The decision to end “NC Spin” looks like another instance of retaliation. The public should worry about losing one of the few public affairs TV shows that regularly discusses state policy. Beyond that, there should be concern about how politics may be affecting all programming on the state’s public TV station.
Smith is adamant that he and fellow board members did not directly call for Campbell to lose his platform, but he is equally clear about his unhappiness with Campbell’s reporting and commentary.
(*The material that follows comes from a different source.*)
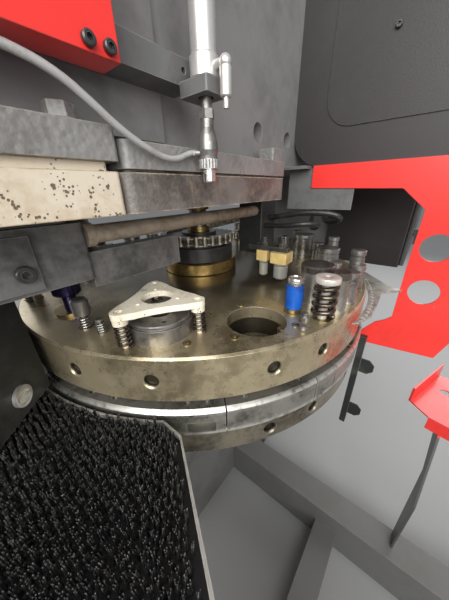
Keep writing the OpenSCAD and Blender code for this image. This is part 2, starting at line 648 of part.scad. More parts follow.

He said the “NC Spin” host made inaccurate statements about the board and never sought comment from Smith to clarify the reasons for the board’s actions.
“He owes the Board of Governors a lot of apologies,” Smith said.
Email and other correspondence Campbell and The N&O are seeking from UNC may reveal who pulled the trigger on “NC Spin.” But regardless of who did it, Smith said it’s not a matter of suppressing free speech.
Campbell “has the right to do what he wants to do,” Smith said, but he can do it elsewhere.
“I hope he does get picked up,” Smith said. “If he has demand, he shouldn’t need public tax dollars to support his show.”
Given his strong feelings about Campbell’s commentary, it’s surprising to hear Smith say, “I have never watched his show one single time.”
Yet Smith is convinced that Campbell has “shown a reckless pattern.”
How does he know that? He said, “I get emails.”